* Stated task: Print the listing below from its opening line through the line holding "seen(106, 112, 34))]", both ends included.

────────────────────────────────────────

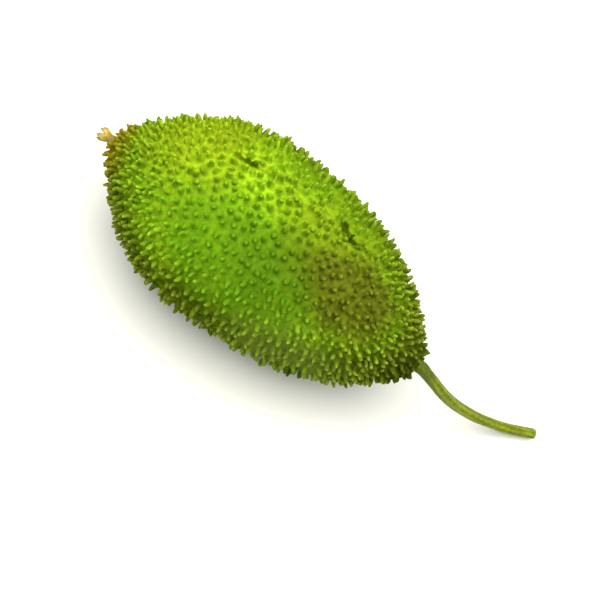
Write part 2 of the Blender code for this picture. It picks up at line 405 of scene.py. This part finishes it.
def dab(tree, strength, mask, under, over):
    """Stains the masked place, at less than full strength."""
    return stain(tree, reckon(tree, "MULTIPLY", mask, strength), under, over)


def new_finish(piece, name):
    """Gives the piece a material, and returns its tree, its shader and the place of each point."""
    finish = bpy.data.materials.new(name)
    finish.use_nodes = True
    piece.data.materials.append(finish)
    tree = finish.node_tree
    return tree, tree.nodes["Principled BSDF"], tree.nodes.new("ShaderNodeTexCoord").outputs["Object"]


tree, shader, place = new_finish(gourd_skin, "gourd_flesh")
height = carried(tree, "rise")
# Painted light on the upper side: a bright net between darker spine feet, and pale tips.
painted_lit_flesh = [
    (0.0, seen(154, 192, 28)),
    (0.05, seen(120, 164, 18)),
    (0.30, seen(124, 170, 20)),
    (0.80, seen(136, 180, 26)),
    (1.0, seen(148, 188, 42)),
]
# Painted shade on the lower sides: dark gaps between the spines, with paler painted-lit tips.
painted_shade_flesh = [
    (0.0, seen(48, 68, 0)),
    (0.10, seen(60, 78, 2)),
    (0.35, seen(81, 94, 16)),
    (0.80, seen(105, 118, 34)),
    (1.0, seen(128, 140, 54)),
]
bruised_flesh = [(0.0, seen(88, 93, 18)), (0.3, seen(92, 98, 22)), (1.0, seen(106, 112, 34))]

# The mask of painted light: higher up, nearer -Y and towards the flower, the flesh is painted lit.
split = put(tree, "ShaderNodeSeparateXYZ", {"Vector": place})
painted_light_mask = reckon(tree, "MULTIPLY_ADD", cloud(tree, place, DRIFTS), PAINTED_LIGHT_WANDER, split.outputs["Z"])
painted_light_mask = reckon(tree, "MULTIPLY_ADD", split.outputs["Y"], -PAINTED_LIGHT_NEAR_SIDE, painted_light_mask)
flowerward = reckon(tree, "MINIMUM", split.outputs["X"], 0.0)
painted_light_mask = reckon(tree, "MULTIPLY_ADD", flowerward, -PAINTED_LIGHT_FLOWER_END, painted_light_mask)
inputs = {"Value": painted_light_mask, "From Min": PAINTED_LIGHT_HEIGHTS[0], "From Max": PAINTED_LIGHT_HEIGHTS[1]}
painted_light_mask = put(tree, "ShaderNodeMapRange", inputs, interpolation_type="SMOOTHSTEP").outputs["Result"]
color = stain(tree, painted_light_mask, ramp(tree, height, painted_shade_flesh), ramp(tree, height, painted_lit_flesh))

blotches = reckon(tree, "MULTIPLY_ADD", cloud(tree, place, BLOTCHES, 4.0), 1.6, -0.45)
color = dab(tree, 0.35, blotches, color, seen(86, 124, 20))
color = dab(tree, 0.3, carried(tree, "tone"), color, seen(128, 138, 28))
speckle = speckled(tree, place, SPECKLES, 3.0)
color = stain(tree, 0.8, color, speckle, "OVERLAY")
# Stains of the flesh's own colour, and patches of painted shade.
for *where, strength, tint in SKIN_STAINS.values():
    color = dab(tree, strength, patch(tree, place, *where), color, seen(*tint))
# The painted shadow band.
color = stain(tree, patch(tree, place, *PAINTED_SHADOW_BAND), color, PAINTED_SHADOW_DARKENING, "MULTIPLY")
bruise = stain(tree, 0.9, ramp(tree, height, bruised_flesh), speckle, "OVERLAY")
color = dab(tree, 0.9, patch(tree, place, *BRUISE), color, bruise)
# The stem socket: dark colour and painted shade.
color = dab(tree, 0.7, patch(tree, place, *STEM_SOCKET_DARK_AND_SHADE), color, seen(50, 60, 8))
for centre, reach, turned in SCARS:
    color = dab(tree, 0.88, patch(tree, place, centre, reach, *SCAR_EDGE, turned), color, seen(40, 58, 4))

pores = cloud(tree, place, PORES)
bump = put(tree, "ShaderNodeBump", {"Height": pores, "Strength": 0.25, "Distance": PORE_DEPTH})
inputs = {"Value": pores, "To Min": PORE_ROUGHNESS[0], "To Max": PORE_ROUGHNESS[1]}
rough = put(tree, "ShaderNodeMapRange", inputs).outputs["Result"]
tree.links.new(color, shader.inputs["Base Color"])
tree.links.new(rough, shader.inputs["Roughness"])
tree.links.new(bump.outputs["Normal"], shader.inputs["Normal"])
shader.inputs["Specular IOR Level"].default_value = 0.0
shader.inputs["Subsurface Weight"].default_value = 0.2
shader.inputs["Subsurface Radius"].default_value = (0.6, 1.0, 0.15)
shader.inputs["Subsurface Scale"].default_value = 0.0012
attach(gourd_skin, "root")
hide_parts("fruit")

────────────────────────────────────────

* Written answer:
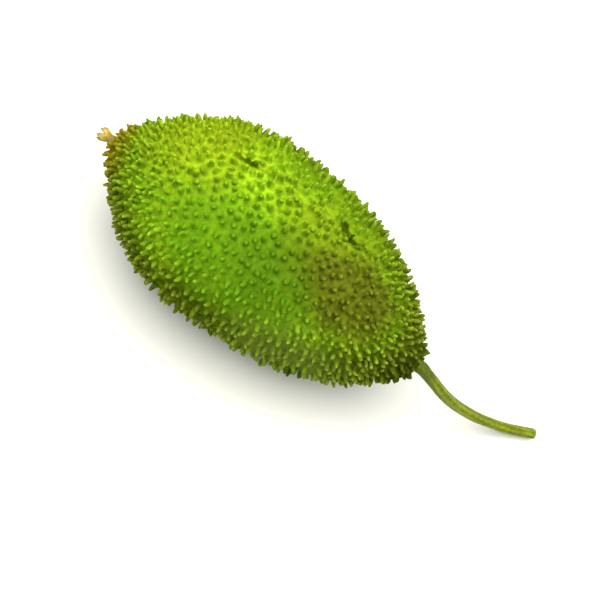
Write part 2 of the Blender code for this picture. It picks up at line 405 of scene.py. This part finishes it.
def dab(tree, strength, mask, under, over):
    """Stains the masked place, at less than full strength."""
    return stain(tree, reckon(tree, "MULTIPLY", mask, strength), under, over)


def new_finish(piece, name):
    """Gives the piece a material, and returns its tree, its shader and the place of each point."""
    finish = bpy.data.materials.new(name)
    finish.use_nodes = True
    piece.data.materials.append(finish)
    tree = finish.node_tree
    return tree, tree.nodes["Principled BSDF"], tree.nodes.new("ShaderNodeTexCoord").outputs["Object"]


tree, shader, place = new_finish(gourd_skin, "gourd_flesh")
height = carried(tree, "rise")
# Painted light on the upper side: a bright net between darker spine feet, and pale tips.
painted_lit_flesh = [
    (0.0, seen(154, 192, 28)),
    (0.05, seen(120, 164, 18)),
    (0.30, seen(124, 170, 20)),
    (0.80, seen(136, 180, 26)),
    (1.0, seen(148, 188, 42)),
]
# Painted shade on the lower sides: dark gaps between the spines, with paler painted-lit tips.
painted_shade_flesh = [
    (0.0, seen(48, 68, 0)),
    (0.10, seen(60, 78, 2)),
    (0.35, seen(81, 94, 16)),
    (0.80, seen(105, 118, 34)),
    (1.0, seen(128, 140, 54)),
]
bruised_flesh = [(0.0, seen(88, 93, 18)), (0.3, seen(92, 98, 22)), (1.0, seen(106, 112, 34))]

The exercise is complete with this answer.